Discussion in 'Spey Clave' started by Sam Matulich, May 1, 2012.
I totally agree!
Wholeheartedly agree. I'm still of the opinion to keep the cost down to what you consider disposable $$$ though
I don't buy that reasoning...Okay maybe a little bit, sometimes!
Most, given a choice are going to pick the more expensive rod, or the big name they've heard of, "it's expensive or it's Sage... it's gotta be good" reasoning.
I would be willing to agree if you took James Mello's opinion into account, by finding out what the New Caster's budget is, grabbing 4 to 5 rods that meet that budget, then line them all right in the middle of their prospective gain windows with same line type and brand. Maybe even cover the branding and specs. then the caster has a fair shot at picking something that feels better to him/her. Rod "A" and "B" with different line types in different areas of the grain window would be a skewed comparison as the caster is responding to the set up, not the rod. It could easily be the other way around should the set ups change.
I still hold fast to the belief, it's more important to get a balanced set up, get some skill and let your experience guide you.
Anyway, shopping/researching gear is all part of the experience, enjoy it no matter how you go about it.
I just ordered a Sage TCX 7126 and am waiting for arrival. I get my lessons free from Aaron Reimer on the Saturday "Day on the River". I have to share with other guys but the price is right and the instruction is good. I put my $ into the equipment and will continue the lessons as long as I have to to get the correct strkes down.
I believe most new spey casters tend to gravitate towards rods that have a similar action to rods they prefer in single hand rods .
Problem solved. 8133 Burkie for sale in the speypages classifieds. Plenty left over for a lesson and lines. It won't last long....
Wow, I can't think of a worse rod to start with as a beginner!!!! But it's definitely awesome that you've been doing Aarons classes. He's a hell of a teacher, and I wished I could get up there more
James, curious why you think th 7126 is not a good rod for a beginner? I have never cast one so only looking to hear your opinion.

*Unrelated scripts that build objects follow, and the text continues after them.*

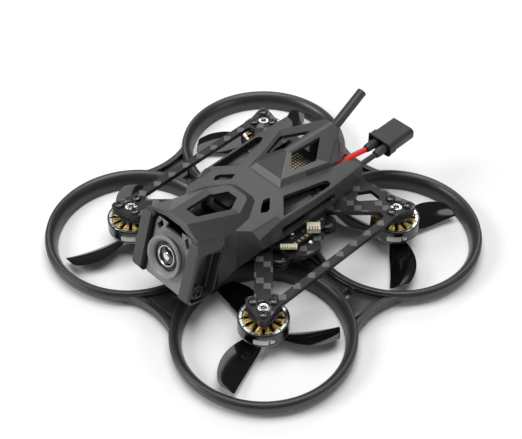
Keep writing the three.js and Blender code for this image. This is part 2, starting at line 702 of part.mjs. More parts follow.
// ---------------------------------------------------------------- battery leads and plug
const SLEEVE_FRONT = 37.6;
const leads = {
  red: [[5.5, 6, BOARD_HIGH + 0.95], [5.5, 13, BOARD_HIGH + 1], [5.7, 21, PLATE_TOP + 3.3],
    [6.5, 30, LEAD_LEVEL - 0.1], [7.7, SLEEVE_FRONT - 0.3, LEAD_LEVEL]],
  black: [[11.6, 6, BOARD_HIGH + 0.95], [11.6, 13, BOARD_HIGH + 1], [11.5, 21, PLATE_TOP + 3.3],
    [11.4, 30, LEAD_LEVEL - 0.1], [11.5, SLEEVE_FRONT - 0.3, LEAD_LEVEL]],
};

function lead(points) {
  const curve = new THREE.CatmullRomCurve3(points.map((point) => new THREE.Vector3(...point)));
  const circle = new THREE.Shape().absarc(0, 0, LEAD_RADIUS, 0, 2 * Math.PI);
  return new THREE.ExtrudeGeometry(circle, {
    steps: 12, curveSegments: 4, bevelEnabled: false, extrudePath: curve });
}

function plug() {
  const [x0, y0, z0] = PLUG_LOW;
  const [x1, y1, z1] = PLUG_HIGH;
  const corner = 1.3;
  const face = [[x0 + corner, z0], [x1 - corner, z0], [x1, z0 + corner], [x1, z1 - corner],
    [x1 - corner, z1], [x0, z1], [x0, z0 + corner]];
  const body = slab(outline(face), -y1, -y0);
  body.rotateX(Math.PI / 2);
  const sleeves = [7.7, 11.5].map((x) => (
    solid(bar(1.45, [x, SLEEVE_FRONT, LEAD_LEVEL], [x, y0 + 1, LEAD_LEVEL], 16))));
  const sockets = [7.6, 11.6].map((x) => (
    solid(bar(1.1, [x, y1 - 6, LEAD_LEVEL], [x, y1 + 1, LEAD_LEVEL], 16))));
  return fromSolid(cut(join(solid(body), ...sleeves), ...sockets));
}

place("battery_lead_red", lead(leads.red), looks.red);
place("battery_lead_black", lead(leads.black), looks.black);
place("battery_plug", plug(), looks.black);

export default drone;
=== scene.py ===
from math import atan2, cos, hypot, pi, radians, sin, sqrt, tan

import bmesh
import bpy
from mathutils import Matrix, Vector


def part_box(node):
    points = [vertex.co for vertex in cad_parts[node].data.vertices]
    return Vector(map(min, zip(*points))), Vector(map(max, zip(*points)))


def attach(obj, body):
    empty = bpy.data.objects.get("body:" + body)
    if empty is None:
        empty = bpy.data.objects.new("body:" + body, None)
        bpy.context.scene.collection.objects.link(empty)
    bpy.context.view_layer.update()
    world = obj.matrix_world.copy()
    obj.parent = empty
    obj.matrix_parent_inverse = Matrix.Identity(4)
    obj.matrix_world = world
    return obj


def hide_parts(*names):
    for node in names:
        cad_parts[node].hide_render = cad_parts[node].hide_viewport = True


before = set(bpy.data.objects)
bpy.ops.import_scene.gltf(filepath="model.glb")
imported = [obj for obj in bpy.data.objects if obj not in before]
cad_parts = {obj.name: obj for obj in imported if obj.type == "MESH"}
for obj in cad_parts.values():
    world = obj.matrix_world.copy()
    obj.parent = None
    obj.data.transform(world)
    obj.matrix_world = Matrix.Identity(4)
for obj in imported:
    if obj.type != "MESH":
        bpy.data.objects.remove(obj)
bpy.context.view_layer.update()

MM = 0.001
MERGE = 0.0005  # points closer than this, in millimetres, become one

# ---- driving dimensions
ARM = (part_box("motor_shaft_front_left")[0].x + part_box("motor_shaft_front_left")[1].x) / 2 / MM
PLATE_LOW, PLATE_TOP = (corner.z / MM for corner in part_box("carbon_plate"))
CORNERS = {
    "front_left": (ARM, -ARM),
    "front_right": (-ARM, -ARM),
    "rear_left": (ARM, ARM),
    "rear_right": (-ARM, ARM),
}
OUTWARD = {name: atan2(y, x) for name, (x, y) in CORNERS.items()}
PROP_HEADING = {"front_left": 42, "front_right": 23, "rear_left": 80, "rear_right": 98}

CAMERA_PIVOT = Vector((0, -38.2, PLATE_TOP - 0.5))
CAMERA_TILT = radians(-18)
TILTED = Matrix.Translation(CAMERA_PIVOT) @ Matrix.Rotation(CAMERA_TILT, 4, "X")
ANTENNA_TIP = Vector((0, 43.4, PLATE_TOP + 19.6))


def box(node):
    """Two corners of a CAD node's box, in millimetres."""
    return [Vector(corner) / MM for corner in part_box(node)]


# ---- forms
class Form:
    """Points in millimetres and the faces between them."""

    def __init__(self, points=(), faces=()):
        self.points = [Vector(point) for point in points]
        self.faces = [list(face) for face in faces]

    def __add__(self, other):
        start = len(self.points)
        shifted = [[i + start for i in face] for face in other.faces]
        return Form(self.points + other.points, self.faces + shifted)

    def moved(self, matrix):
        return Form([matrix @ point for point in self.points], self.faces)

    def at(self, x=0, y=0, z=0):
        return self.moved(Matrix.Translation((x, y, z)))

    def turned(self, angle, axis="Z"):
        return self.moved(Matrix.Rotation(angle, 4, axis))

    def mirrored(self):
        return Form([(-x, y, z) for x, y, z in self.points], [face[::-1] for face in self.faces])


def both_sides(form):
    return form + form.mirrored()


def all_of(forms):
    return sum(forms, Form())


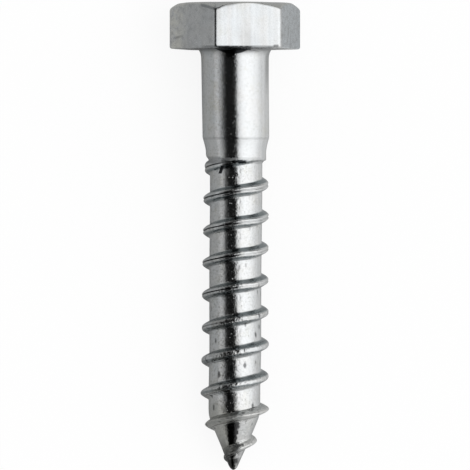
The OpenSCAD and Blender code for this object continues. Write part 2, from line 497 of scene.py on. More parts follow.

That TCX has no room for error, which is why its either a great rod or worthless depending on who's holding it. You have to adapt to its action to make it fire.
Stiff as a fire poker. Super tippy action, and because of this, it's pretty non-forgiving.... Throws Scandi and a 550+ Skagit like a mofo though.
Yeah, the TCX was termed the "Death Star" rod. Very Fast and Very Critical rod. Not one I would ever recommend to someone new!!!! The Echo DH rod (Dec Hogan) 7wt rod or the Echo SOLO 7wt would be two rods I would let a beginner play with.... Then I would line it a little on the heavy side with a scandi or skagit line.
Some good advice above, and one man's fav rod may be the next man's poison. That aside the one thing I'd strongly recommend is YOU DON'T get a first rod longer than 14 foot. 13'6'' even better. Long rods can be very tiring to even fish and 95% of the time totally un-neccessary unless you really need to hurl line. And for Steelhead that's not all that often unless you're already danged good at tending a long line after the cast. As a newbie .... you won't for some period of time.
Thing to keep in mind is most Adrom-fish here in the PNW are 'bank hugger's' if given the choice. Vast majority of fish I've ever hooked were within 50 of my toes.
Just my per-opine.
C'mon....this is a "no brainer"
The 7126 is not my first rod. I've had several other and still have one other spey rod, a TCX 9140 and a Z-Axis 5 wt switch. I sold 4 other spey rods recently so I could get the 7126 and at the Spey Clave I was able to find the pefect line for me to use on the rod; a 540 Airflo Switch line with a 15 ft. intermediate clear tip. It works pretty well for me and now I just have to practice so I can get used to casting it on a regular basis, just like any other rod.
Not a spey but the one I have now. It is a 11' 7wt fiberglass switch that can handle trout to winter steelhead where I fish and everything inbetween.
I'll agree that the TCX is pretty stiff but given the right line, it casts beautifully. It took some time to find that line but when I got the correct one, it made all the difference. Lessons are not only for beginners, by the way. Sometimes the best casters get into bad habits. While I'm not the best, I can get the fly where I want it. I take the lessons to get better at what I do and I am getting better. I also take the lessons to learn the opposite hand and when I have someone like Aaron watching it cuts down the learning curve immensly. Plus it doesn't hurt to have someone nagging at you to choose one rod only and master it. In essence, that the process I am working through.
you are dreaming. it is like having one girlfriend. no way. mike w
It wasn't suggesting that this was your first rod, but rather it's probably not the kind of rod to start with. I just wanted to be clear that if you *do* start with this rod, that it's probably a tougher row to hoe than something more progressive.
Sage 7126 TCX is my all time favorite rod, this would be the "one only" for me.
Not overly stiff or fast with the proper casting stroke and balanced line.